--- begin ---

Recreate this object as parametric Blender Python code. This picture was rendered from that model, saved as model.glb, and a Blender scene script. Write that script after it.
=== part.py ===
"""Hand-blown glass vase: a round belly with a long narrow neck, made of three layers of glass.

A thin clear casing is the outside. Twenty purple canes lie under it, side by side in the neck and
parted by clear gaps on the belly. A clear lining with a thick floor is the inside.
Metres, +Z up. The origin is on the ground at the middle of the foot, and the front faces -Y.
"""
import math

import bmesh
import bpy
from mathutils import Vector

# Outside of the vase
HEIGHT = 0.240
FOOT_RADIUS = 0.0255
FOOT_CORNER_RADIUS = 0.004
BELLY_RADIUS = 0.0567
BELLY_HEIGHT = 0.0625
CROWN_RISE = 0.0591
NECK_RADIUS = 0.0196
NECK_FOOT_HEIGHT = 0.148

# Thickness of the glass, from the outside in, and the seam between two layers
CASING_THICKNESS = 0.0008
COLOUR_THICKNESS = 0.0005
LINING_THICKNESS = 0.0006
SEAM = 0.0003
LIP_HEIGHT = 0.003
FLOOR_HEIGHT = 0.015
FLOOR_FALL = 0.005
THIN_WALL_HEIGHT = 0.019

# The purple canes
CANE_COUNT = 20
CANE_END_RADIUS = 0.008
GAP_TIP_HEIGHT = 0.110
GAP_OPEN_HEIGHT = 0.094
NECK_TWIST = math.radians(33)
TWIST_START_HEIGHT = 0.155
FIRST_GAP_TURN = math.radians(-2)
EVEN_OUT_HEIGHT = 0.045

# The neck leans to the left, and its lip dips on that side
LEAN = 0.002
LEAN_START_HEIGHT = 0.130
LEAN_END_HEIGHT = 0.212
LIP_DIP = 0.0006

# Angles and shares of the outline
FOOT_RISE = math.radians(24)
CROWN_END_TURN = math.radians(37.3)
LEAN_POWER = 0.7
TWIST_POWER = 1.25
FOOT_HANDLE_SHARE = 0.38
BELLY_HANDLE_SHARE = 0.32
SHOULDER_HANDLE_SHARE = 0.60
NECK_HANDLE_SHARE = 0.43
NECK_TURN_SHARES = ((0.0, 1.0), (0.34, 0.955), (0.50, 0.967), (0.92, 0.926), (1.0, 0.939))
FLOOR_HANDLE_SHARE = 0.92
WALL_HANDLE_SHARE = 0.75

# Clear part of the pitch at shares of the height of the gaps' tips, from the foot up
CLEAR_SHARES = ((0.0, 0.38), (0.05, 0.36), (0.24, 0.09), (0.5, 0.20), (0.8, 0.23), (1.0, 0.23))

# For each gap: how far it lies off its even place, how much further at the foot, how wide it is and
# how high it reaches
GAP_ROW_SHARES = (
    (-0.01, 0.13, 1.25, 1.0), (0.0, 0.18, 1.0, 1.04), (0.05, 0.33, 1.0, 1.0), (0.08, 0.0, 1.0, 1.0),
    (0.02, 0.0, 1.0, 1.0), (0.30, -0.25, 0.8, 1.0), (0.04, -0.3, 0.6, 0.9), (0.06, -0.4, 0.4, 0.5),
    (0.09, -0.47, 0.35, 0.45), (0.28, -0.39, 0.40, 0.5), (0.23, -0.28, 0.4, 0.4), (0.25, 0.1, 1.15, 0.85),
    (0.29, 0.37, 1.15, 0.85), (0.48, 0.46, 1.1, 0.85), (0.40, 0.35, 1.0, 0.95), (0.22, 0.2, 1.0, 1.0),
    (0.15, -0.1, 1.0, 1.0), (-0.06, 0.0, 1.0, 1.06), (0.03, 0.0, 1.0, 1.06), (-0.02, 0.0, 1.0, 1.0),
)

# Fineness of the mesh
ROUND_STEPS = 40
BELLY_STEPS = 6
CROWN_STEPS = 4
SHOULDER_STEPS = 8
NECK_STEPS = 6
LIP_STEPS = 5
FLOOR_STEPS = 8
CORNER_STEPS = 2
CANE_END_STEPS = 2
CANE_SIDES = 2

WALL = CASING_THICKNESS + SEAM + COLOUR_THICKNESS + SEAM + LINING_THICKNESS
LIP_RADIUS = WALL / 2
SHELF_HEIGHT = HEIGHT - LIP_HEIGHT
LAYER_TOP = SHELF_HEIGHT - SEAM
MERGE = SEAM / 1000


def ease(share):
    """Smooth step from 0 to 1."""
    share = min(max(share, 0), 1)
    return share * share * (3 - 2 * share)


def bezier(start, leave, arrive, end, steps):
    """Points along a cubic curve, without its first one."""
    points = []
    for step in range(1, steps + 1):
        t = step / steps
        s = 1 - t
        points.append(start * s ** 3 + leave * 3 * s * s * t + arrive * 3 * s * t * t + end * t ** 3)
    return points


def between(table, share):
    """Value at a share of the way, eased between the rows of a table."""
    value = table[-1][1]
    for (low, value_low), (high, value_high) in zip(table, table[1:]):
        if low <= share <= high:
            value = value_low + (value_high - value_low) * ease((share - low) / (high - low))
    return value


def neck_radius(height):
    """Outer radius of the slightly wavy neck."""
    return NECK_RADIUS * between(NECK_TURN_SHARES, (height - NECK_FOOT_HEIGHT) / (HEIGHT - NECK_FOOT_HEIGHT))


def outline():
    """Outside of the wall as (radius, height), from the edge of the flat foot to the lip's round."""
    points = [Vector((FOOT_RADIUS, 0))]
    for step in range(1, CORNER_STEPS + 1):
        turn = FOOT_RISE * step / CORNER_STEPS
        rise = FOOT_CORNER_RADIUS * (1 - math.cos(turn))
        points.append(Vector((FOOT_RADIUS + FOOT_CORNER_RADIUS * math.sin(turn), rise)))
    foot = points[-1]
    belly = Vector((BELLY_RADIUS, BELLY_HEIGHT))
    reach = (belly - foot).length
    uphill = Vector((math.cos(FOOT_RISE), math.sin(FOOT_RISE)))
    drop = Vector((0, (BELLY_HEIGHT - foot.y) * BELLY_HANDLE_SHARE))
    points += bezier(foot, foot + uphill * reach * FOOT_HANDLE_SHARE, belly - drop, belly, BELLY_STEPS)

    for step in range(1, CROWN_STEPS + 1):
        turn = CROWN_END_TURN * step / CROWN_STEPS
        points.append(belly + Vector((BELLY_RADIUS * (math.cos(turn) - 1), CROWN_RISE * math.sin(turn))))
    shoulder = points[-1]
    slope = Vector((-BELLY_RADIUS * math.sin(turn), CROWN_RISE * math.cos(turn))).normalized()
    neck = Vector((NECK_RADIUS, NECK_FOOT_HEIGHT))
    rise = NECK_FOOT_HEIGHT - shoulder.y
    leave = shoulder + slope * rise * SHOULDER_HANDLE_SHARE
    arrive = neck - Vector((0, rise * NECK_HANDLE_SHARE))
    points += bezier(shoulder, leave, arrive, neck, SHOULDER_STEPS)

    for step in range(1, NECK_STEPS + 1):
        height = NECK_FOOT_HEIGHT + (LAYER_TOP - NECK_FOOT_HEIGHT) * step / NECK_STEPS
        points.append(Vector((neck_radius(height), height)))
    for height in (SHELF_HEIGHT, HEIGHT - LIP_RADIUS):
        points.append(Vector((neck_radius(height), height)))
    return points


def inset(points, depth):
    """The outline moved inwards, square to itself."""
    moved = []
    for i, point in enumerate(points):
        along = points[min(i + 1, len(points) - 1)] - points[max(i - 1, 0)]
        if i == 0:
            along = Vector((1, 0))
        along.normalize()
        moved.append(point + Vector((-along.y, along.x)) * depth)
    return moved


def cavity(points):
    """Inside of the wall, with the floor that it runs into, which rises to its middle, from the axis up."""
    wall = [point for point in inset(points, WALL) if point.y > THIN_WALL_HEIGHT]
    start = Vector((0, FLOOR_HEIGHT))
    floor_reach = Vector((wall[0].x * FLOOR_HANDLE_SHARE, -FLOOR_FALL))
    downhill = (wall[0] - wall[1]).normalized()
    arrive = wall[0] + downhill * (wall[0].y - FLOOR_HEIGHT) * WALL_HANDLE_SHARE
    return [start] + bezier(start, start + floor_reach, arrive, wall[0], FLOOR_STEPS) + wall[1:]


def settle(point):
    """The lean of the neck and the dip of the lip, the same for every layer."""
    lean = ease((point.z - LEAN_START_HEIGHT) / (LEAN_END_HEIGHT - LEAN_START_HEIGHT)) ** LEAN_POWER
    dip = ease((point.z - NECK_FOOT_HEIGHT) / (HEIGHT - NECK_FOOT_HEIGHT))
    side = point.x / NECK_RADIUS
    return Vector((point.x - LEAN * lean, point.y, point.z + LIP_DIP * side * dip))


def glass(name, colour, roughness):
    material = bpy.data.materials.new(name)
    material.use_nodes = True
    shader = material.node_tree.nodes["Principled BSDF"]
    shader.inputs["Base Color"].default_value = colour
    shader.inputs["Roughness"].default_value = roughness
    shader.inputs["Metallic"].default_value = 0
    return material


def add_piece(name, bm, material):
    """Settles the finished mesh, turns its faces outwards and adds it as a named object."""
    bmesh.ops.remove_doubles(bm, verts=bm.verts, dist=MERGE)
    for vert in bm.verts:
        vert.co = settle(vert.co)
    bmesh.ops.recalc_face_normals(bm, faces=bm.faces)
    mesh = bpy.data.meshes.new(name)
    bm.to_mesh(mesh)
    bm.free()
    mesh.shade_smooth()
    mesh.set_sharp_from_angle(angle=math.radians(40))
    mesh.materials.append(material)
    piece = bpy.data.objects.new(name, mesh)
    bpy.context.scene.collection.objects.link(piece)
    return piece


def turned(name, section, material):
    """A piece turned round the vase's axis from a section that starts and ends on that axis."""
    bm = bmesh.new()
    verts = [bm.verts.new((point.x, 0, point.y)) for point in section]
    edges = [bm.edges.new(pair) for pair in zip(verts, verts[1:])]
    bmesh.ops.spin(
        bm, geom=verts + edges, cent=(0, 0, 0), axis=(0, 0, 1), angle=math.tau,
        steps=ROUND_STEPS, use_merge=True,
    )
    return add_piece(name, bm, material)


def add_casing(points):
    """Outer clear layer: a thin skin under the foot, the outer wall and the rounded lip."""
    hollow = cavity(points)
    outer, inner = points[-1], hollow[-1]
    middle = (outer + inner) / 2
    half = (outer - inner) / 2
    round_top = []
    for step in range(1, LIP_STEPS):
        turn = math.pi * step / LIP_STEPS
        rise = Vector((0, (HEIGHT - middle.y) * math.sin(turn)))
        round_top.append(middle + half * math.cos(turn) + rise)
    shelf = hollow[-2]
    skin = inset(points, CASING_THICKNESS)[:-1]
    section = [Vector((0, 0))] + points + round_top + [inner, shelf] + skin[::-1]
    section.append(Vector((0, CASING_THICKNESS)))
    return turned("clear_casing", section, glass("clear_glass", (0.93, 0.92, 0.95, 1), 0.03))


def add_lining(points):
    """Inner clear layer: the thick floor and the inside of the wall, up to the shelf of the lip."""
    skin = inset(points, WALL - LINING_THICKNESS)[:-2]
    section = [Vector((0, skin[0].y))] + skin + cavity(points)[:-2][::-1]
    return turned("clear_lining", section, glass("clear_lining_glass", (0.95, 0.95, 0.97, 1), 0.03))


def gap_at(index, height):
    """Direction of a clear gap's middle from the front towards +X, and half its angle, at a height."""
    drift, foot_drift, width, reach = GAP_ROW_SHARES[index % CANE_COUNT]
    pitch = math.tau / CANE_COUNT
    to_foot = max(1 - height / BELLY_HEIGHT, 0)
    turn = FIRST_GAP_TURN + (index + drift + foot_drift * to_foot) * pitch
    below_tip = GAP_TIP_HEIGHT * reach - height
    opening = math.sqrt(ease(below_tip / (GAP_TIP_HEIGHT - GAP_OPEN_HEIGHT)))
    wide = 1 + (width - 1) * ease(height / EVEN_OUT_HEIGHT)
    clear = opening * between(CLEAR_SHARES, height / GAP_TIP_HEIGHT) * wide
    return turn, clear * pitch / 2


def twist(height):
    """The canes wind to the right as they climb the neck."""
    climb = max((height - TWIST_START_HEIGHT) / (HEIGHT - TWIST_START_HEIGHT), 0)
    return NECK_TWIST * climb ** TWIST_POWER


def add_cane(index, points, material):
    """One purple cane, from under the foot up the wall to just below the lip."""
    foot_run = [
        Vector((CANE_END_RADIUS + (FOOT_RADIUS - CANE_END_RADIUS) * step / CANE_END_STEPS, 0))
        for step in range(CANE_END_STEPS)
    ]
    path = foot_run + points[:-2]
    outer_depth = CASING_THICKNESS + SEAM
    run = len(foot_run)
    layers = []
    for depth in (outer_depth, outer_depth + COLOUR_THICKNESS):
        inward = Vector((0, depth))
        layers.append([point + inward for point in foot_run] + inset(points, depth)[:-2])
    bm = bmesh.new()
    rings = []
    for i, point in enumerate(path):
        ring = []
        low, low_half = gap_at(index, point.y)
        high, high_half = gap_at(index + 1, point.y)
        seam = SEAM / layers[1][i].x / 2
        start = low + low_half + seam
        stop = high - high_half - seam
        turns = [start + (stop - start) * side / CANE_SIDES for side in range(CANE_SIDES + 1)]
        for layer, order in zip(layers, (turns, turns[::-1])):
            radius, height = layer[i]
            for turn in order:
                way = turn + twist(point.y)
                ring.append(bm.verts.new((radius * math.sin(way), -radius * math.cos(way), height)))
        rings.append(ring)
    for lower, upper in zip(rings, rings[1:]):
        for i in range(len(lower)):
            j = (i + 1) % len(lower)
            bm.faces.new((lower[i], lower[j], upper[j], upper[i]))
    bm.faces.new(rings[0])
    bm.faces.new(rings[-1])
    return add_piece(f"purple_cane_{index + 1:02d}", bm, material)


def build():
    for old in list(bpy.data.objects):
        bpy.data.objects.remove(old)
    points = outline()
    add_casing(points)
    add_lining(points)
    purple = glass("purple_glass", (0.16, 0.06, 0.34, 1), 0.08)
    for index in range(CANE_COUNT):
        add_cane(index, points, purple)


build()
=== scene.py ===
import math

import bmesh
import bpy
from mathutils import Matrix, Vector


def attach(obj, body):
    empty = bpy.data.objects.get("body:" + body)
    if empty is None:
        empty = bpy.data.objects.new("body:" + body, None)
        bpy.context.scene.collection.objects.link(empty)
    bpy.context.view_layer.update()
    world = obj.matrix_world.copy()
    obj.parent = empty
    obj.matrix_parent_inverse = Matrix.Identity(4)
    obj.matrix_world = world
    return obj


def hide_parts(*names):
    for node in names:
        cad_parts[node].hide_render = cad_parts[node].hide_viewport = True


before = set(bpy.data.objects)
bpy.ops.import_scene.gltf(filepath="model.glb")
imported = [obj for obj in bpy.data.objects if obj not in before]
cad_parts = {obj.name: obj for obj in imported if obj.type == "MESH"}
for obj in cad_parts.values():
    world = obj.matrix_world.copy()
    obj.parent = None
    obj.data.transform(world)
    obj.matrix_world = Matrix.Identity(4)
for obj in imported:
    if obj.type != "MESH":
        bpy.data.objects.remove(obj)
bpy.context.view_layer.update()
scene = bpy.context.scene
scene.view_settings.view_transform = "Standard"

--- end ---

Look above and repeat, character for character, the lines from the first one to the line with "EVEN_OUT_HEIGHT = 0.045", counting both.

■ Response to the task:
Recreate this object as parametric Blender Python code. This picture was rendered from that model, saved as model.glb, and a Blender scene script. Write that script after it.
=== part.py ===
"""Hand-blown glass vase: a round belly with a long narrow neck, made of three layers of glass.

A thin clear casing is the outside. Twenty purple canes lie under it, side by side in the neck and
parted by clear gaps on the belly. A clear lining with a thick floor is the inside.
Metres, +Z up. The origin is on the ground at the middle of the foot, and the front faces -Y.
"""
import math

import bmesh
import bpy
from mathutils import Vector

# Outside of the vase
HEIGHT = 0.240
FOOT_RADIUS = 0.0255
FOOT_CORNER_RADIUS = 0.004
BELLY_RADIUS = 0.0567
BELLY_HEIGHT = 0.0625
CROWN_RISE = 0.0591
NECK_RADIUS = 0.0196
NECK_FOOT_HEIGHT = 0.148

# Thickness of the glass, from the outside in, and the seam between two layers
CASING_THICKNESS = 0.0008
COLOUR_THICKNESS = 0.0005
LINING_THICKNESS = 0.0006
SEAM = 0.0003
LIP_HEIGHT = 0.003
FLOOR_HEIGHT = 0.015
FLOOR_FALL = 0.005
THIN_WALL_HEIGHT = 0.019

# The purple canes
CANE_COUNT = 20
CANE_END_RADIUS = 0.008
GAP_TIP_HEIGHT = 0.110
GAP_OPEN_HEIGHT = 0.094
NECK_TWIST = math.radians(33)
TWIST_START_HEIGHT = 0.155
FIRST_GAP_TURN = math.radians(-2)
EVEN_OUT_HEIGHT = 0.045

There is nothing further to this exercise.